A Patchwork of Programs
Mounting an efficient, equitable response that serves those most in need during a pandemic, is, of course, complicated and rife with obstacles. All of the case studies lay out some of the barriers administrators and resource coordinators faced: Lack of funding or sufficient resources to meet community needs, integrating new and different systems, managing fluctuating caseloads.
It’s worth noting, too, that not all care resource programs are equal.
A survey of state contact tracing programs conducted by Johns Hopkins, NPR and PIH found that only 52% included scripted questions assessing people’s needs for specific items, such as food, housing, medicine, or personal protective equipment. An analysis of the survey also found that only 39% of contact tracing teams included dedicated care coordinators; and nearly a third of these programs don't do systematic follow-up with people to make sure their needs were met.
A Pioneering Program in Massachusetts
In April 2020, the Commonwealth of Massachusetts, in collaboration with PIH, launched what would become one of the most extensive statewide COVID-19 contact tracing programs in the country. From the beginning, the Massachusetts Community Tracing Collaborative (CTC), which helped support local health departments’ efforts, prioritized care resource coordination as a central component of the program.
Over time, as the benefits of resource coordination were apparent, the program expanded to accept referrals from sources beyond the contact tracers and case investigators who were part of the CTC, the case study says. Local public health officials, community members, and higher education staff began referring people to CTC resources coordinators. Through all of its work, the CTC prioritized diversity and equity at every level.

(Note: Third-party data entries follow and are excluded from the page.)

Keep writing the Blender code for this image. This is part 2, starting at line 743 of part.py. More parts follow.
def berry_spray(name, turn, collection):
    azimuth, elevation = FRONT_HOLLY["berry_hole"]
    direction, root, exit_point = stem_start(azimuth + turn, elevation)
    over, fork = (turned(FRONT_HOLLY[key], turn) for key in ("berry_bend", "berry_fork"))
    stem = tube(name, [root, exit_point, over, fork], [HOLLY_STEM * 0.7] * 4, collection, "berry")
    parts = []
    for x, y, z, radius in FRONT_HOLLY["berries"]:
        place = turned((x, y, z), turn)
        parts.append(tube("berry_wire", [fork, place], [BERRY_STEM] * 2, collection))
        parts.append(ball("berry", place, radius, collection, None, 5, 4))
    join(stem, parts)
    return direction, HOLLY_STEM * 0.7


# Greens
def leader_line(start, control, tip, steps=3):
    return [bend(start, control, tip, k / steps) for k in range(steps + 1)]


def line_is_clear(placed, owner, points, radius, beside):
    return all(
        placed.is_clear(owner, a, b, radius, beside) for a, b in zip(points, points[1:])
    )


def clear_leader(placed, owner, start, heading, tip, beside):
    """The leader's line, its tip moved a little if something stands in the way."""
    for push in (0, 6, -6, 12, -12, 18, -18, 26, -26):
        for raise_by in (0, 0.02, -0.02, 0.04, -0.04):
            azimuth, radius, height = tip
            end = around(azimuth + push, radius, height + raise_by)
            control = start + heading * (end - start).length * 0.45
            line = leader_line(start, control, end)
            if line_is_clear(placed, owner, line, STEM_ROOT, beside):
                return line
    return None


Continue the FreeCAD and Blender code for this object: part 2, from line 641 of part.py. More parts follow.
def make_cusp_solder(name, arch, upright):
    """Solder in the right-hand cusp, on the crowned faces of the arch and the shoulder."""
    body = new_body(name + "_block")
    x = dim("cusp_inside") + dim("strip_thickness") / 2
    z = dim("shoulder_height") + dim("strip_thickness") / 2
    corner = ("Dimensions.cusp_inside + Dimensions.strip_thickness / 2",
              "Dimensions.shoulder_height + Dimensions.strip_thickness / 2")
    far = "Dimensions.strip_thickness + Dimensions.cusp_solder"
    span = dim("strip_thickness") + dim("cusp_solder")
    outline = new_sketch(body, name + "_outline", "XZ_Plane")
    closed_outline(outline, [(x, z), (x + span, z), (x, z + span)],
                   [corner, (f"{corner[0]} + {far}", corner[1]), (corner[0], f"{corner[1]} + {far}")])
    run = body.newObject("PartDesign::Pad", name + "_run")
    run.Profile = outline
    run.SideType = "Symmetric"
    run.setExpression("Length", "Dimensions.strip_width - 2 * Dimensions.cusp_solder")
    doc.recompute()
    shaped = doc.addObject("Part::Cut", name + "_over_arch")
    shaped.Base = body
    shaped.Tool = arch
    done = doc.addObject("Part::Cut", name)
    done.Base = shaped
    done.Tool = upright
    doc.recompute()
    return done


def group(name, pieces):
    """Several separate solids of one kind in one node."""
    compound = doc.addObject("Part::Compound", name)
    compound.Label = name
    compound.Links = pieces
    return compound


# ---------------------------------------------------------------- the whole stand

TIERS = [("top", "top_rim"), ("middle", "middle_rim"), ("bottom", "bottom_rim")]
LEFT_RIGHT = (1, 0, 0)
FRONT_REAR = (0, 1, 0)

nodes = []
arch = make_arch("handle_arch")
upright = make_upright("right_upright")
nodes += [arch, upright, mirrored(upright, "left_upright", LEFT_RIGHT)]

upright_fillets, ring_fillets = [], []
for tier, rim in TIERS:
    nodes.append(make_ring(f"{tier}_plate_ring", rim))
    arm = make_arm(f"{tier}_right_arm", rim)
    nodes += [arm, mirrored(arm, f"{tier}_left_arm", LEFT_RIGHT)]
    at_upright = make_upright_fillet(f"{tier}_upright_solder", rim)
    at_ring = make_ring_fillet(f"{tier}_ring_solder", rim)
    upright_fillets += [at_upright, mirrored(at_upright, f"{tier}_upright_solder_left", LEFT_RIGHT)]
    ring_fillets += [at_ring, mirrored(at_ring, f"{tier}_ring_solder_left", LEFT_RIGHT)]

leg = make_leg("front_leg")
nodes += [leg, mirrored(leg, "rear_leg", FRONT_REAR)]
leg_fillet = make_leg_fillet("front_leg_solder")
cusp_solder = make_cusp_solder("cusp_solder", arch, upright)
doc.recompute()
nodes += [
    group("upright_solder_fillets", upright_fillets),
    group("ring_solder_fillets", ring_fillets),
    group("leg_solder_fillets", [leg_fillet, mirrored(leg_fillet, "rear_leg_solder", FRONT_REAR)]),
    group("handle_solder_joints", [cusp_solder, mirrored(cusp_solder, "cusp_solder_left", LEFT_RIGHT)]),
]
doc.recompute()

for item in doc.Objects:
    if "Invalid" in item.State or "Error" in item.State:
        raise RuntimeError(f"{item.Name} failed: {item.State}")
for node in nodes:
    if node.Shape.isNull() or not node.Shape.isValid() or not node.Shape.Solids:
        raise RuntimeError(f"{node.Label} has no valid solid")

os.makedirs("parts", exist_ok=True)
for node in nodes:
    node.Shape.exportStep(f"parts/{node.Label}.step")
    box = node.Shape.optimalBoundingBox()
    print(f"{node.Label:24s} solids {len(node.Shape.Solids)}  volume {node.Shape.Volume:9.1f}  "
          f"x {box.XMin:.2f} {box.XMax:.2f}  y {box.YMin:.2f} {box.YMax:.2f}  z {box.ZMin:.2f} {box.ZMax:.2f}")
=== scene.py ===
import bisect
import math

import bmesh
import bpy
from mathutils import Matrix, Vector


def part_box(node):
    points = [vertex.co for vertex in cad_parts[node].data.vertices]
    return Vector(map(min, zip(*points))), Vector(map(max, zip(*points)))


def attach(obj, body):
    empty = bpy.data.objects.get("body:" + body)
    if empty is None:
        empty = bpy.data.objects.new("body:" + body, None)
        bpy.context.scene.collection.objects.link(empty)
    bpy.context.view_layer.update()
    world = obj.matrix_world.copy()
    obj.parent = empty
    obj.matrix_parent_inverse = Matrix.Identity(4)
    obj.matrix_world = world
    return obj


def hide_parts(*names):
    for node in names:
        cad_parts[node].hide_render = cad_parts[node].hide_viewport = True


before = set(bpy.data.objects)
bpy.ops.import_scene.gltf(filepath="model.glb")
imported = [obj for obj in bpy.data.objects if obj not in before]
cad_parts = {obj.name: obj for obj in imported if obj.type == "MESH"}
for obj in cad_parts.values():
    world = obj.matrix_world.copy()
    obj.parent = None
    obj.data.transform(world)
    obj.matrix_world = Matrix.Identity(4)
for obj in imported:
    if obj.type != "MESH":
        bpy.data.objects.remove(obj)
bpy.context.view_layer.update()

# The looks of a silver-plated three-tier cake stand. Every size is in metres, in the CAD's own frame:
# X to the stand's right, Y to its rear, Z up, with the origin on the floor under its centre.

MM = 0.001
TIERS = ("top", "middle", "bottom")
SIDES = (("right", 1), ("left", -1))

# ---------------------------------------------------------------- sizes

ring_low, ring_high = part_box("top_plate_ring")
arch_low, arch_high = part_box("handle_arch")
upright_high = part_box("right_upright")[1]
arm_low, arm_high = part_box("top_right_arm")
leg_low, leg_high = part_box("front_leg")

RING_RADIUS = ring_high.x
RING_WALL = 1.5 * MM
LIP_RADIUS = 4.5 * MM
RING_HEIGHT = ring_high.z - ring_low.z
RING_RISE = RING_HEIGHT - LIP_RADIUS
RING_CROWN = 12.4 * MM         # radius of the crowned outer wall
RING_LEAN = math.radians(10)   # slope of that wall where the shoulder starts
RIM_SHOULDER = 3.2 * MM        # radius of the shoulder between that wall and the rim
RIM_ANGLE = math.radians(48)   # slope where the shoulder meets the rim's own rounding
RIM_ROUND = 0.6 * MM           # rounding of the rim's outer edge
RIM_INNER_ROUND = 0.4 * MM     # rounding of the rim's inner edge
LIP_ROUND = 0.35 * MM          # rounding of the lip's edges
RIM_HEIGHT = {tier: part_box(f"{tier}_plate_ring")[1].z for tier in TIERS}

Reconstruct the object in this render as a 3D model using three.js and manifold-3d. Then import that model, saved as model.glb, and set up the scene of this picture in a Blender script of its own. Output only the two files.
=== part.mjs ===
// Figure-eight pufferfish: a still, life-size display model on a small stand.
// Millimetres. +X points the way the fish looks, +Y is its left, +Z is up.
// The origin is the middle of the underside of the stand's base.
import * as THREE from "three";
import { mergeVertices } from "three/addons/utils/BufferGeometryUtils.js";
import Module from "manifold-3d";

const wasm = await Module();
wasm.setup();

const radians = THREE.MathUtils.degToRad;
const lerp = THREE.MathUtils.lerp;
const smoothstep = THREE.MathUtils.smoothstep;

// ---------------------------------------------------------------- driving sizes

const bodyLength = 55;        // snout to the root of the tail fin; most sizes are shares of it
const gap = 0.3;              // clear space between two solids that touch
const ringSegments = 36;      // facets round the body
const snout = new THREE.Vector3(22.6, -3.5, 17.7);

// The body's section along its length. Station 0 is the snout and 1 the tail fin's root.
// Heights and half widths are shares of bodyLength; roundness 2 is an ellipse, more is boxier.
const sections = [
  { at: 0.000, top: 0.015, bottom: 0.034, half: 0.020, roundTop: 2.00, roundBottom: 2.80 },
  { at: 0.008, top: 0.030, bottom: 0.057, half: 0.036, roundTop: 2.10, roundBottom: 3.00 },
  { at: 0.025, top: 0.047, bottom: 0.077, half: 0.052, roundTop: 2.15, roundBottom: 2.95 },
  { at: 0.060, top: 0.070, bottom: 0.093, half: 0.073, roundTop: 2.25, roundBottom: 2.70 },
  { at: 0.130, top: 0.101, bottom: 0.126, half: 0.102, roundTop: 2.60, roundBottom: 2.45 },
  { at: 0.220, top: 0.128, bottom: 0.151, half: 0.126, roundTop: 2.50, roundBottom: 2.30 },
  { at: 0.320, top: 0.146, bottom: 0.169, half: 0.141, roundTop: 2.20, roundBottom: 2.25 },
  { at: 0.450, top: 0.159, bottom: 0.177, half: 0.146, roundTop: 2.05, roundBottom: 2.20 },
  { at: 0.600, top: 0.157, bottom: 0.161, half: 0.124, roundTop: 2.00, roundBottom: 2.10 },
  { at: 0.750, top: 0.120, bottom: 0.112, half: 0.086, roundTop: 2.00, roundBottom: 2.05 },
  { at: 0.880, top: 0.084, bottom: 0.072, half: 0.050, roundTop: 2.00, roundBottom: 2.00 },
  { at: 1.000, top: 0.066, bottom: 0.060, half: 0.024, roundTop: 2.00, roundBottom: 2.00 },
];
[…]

Recognizing the “historical and ongoing legacies of structural violence and inequality that were laid bare by the COVID-19 pandemic,” the program was “intentionally designed to build strong, diverse, multidisciplinary teams to test, trace, protect, and support communities across MA. Cultural, geographic, and linguistic diversity is especially important for the Care Resource Coordination team, as is deep experience and familiarity with local context and communities.” This focus allowed care resource coordinators to provide the hardest hit cases and their contacts a lifeline to the essentials they needed but could not readily access.
Since the program launched, Massachusetts care resource coordinators have connected more than 100,000 people in the state to food, housing, medicine, mental health support, and other basics.
“I think what was the most helpful,” said Nikkia Watson, a care resource coordinator in Massachusetts, “was providing people with support to know they were not alone in feelings of fear and isolation. Many people, especially in the beginning, were so anxious and would often say, ‘I don’t know what’s wrong with me. I’m never like this.’ We assured them that this time was hard, and lots of people were also feeling overwhelmed. That helped to calm some nerves.”
While COVID-19 has highlighted deep, structural inequities in the U.S., Watson said, the pandemic also offered a unique moment to rethink our current systems.
“I think there is a real opportunity here for advocacy work and resource coordination for the many people we see struggling with the long-term, non-medical impacts of COVID-19,” she said. “People have lost jobs, housing, and loved ones. Those things mixed with systems of oppression and lack of support for immigrant families need to be addressed and that’s a great place for health care workers and promoters to step in. Targeting these issues will help limit the long-term effects on these communities.”